The future is now on the Internet

2nd October 1998 at 01:00
ANOTHER month, another step forward in the communications revolution. In September 1998, for the first time, a major event was broadcast to the world via the Internet. We are truly entering a new age.

I am referring not to the USStarr report, but something much more important - the launch of the Department for Education and Employment's redesigned Standards Site.

The Standards Site ( represents a major expansion of the prototype standards and effectiveness database which was set up in January. The site is provided and managed by the standards and effectiveness unit (SEU) of the DFEE. Its purpose is to provide practical guidance and examples of good practice on raising standards in a format that is attractive, accessible and useful to busy teachers. The guidance provides real illustrations of developments in schools, which are supported by research and inspection evidence. Eight areas of guidance are currently available: the five-stage cycle of school improvement, school action plans, target-setting, teacher appraisal, homework, special measures, good practice in out-of-hours study support and summer schools.

But the site is much more than this. There are selections of videos, in which schools talk about their efforts to raise standards. There are also tools to help improve effectiveness and reduce workload. One enables teachers to access the primary schemes of work in science and information technology, which were published by the SEU and the Qualifications and Curriculum Authority in traditional form last summer. This follows a commitment by David Blunkett, the Education Secretary, to teacher unions in the context of reducing bureaucracy.

The site includes advice on using the published schemes of work and advice on how teachers can create their own schemes. Teachers can download individual units of the schemes of work and find the particular units by using a keyword search facility.

Additionally, the site offers access via working tools to the National Literacy Strategy's framework for teaching and information on the literacy hour. A major breakthrough is that teachers can now download the activity resource sheets included in the literacy training pack and use a key word search to find sheets on a particular topic. You can choose from more than 400 literacy lessons at the press of a button and print just what you need.

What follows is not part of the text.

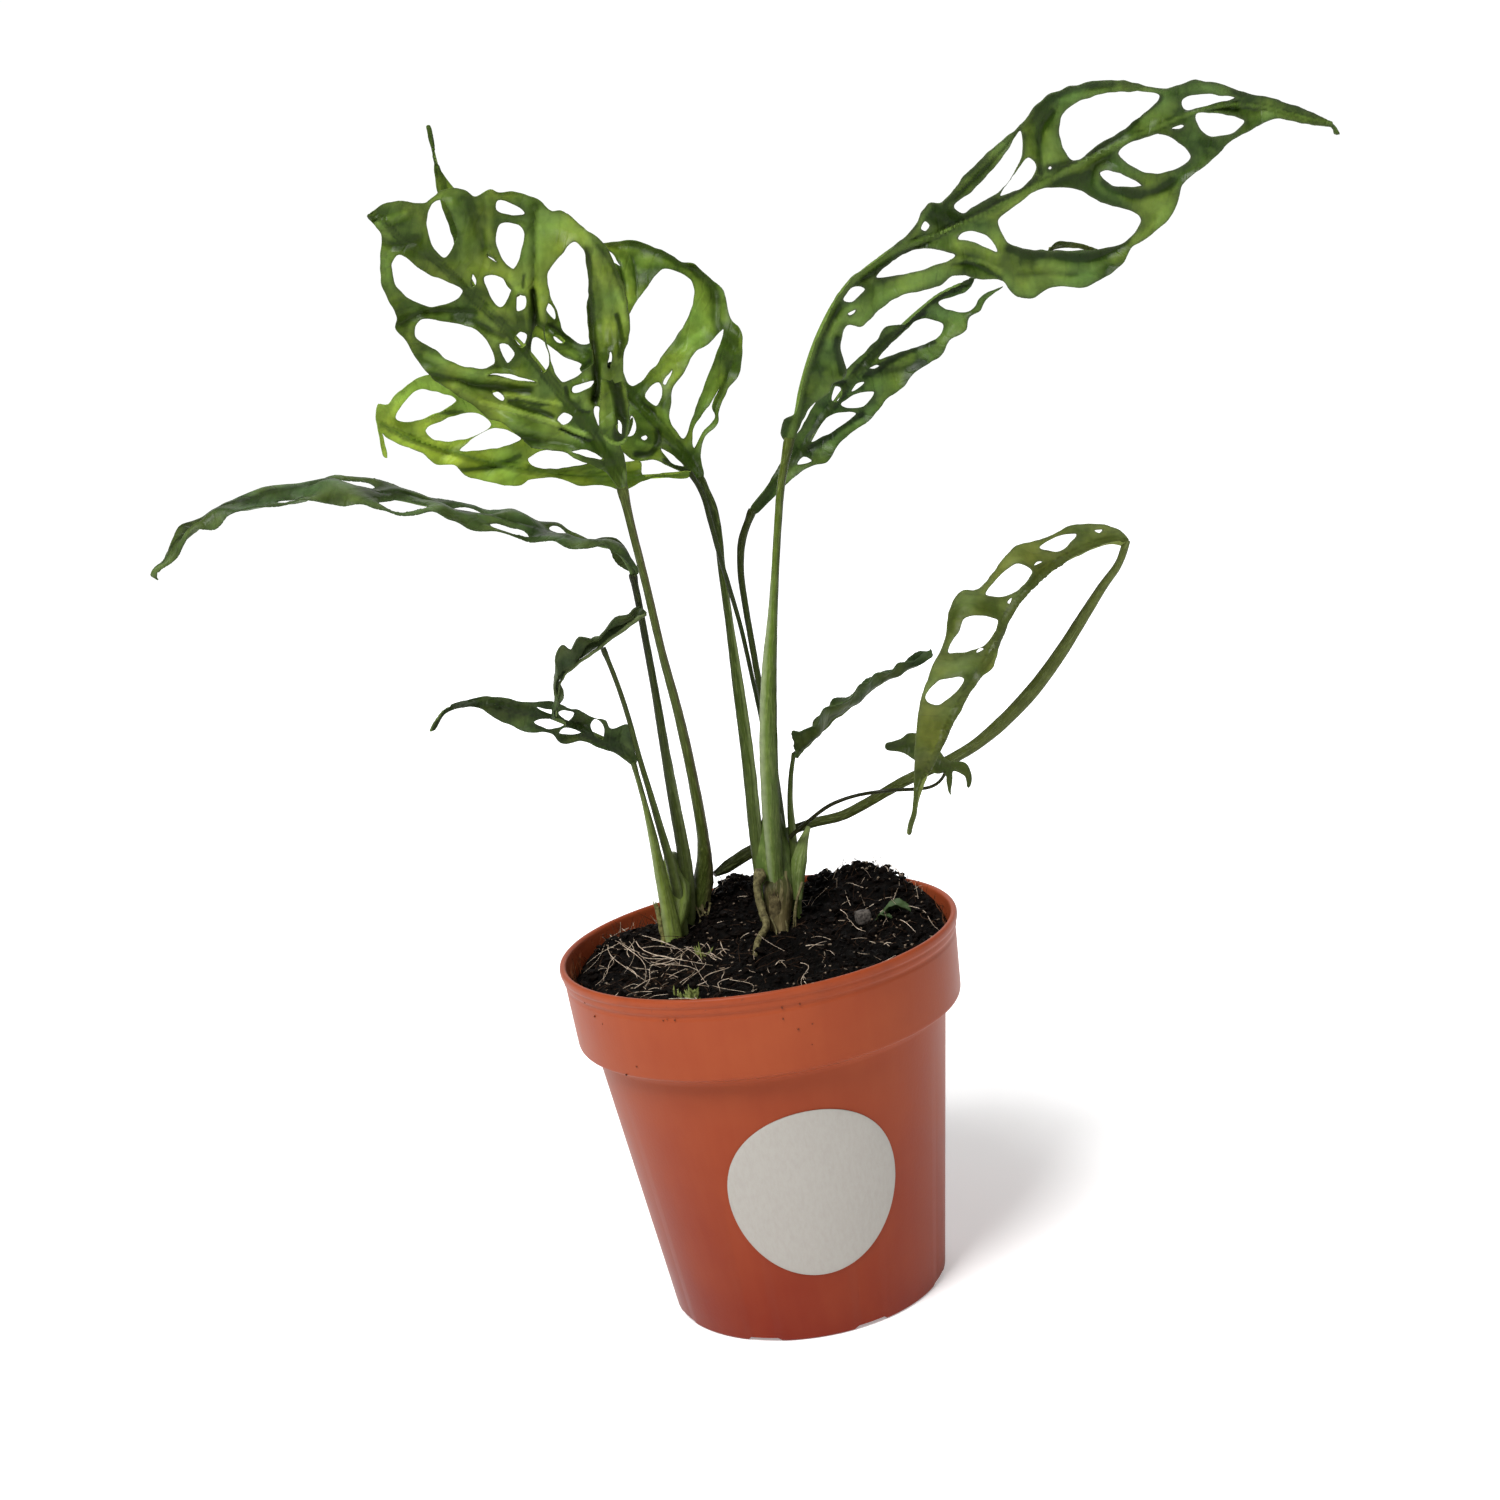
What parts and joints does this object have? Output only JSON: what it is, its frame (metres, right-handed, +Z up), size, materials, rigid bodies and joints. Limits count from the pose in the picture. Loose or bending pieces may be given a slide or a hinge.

The site also includes a new discussion forum to allow teachers to raise questions they have about implementing strategies for raising standards and to pass on their thoughts and experiences to others.

We will steadily add to the site. It already has links to other educational sites and this will expand as the full National Grid for Learning comes on line later this term.

The Standards Site is not only of intrinsic value. It represents the thin end of the wedge - the future. Increasingly teachers will come to use the Internet as a source of advice, guidance and labour-saving. They will also use it as a forum in which they can identify, debate, refine and share best practice. It will become the first place to turn for professional guidance.

At the moment it is not easy to access the Internet from every school. The technology is not necessarily in place and, even when schools are hooked up, there is often only one point of access. In any case, many teachers are not yet familiar with the technology. For these reasons the Government is investing Pounds 100 million this year in the National Grid for Learning with more to come, as well as Pounds 200m over three years to provide training for every teacher in the use of Information and Communications Technology. The Standards Site will be ready for you when you are ready for it.

Michael Barber is head of the Department for Education and Employment's Standards and Effectiveness Unit.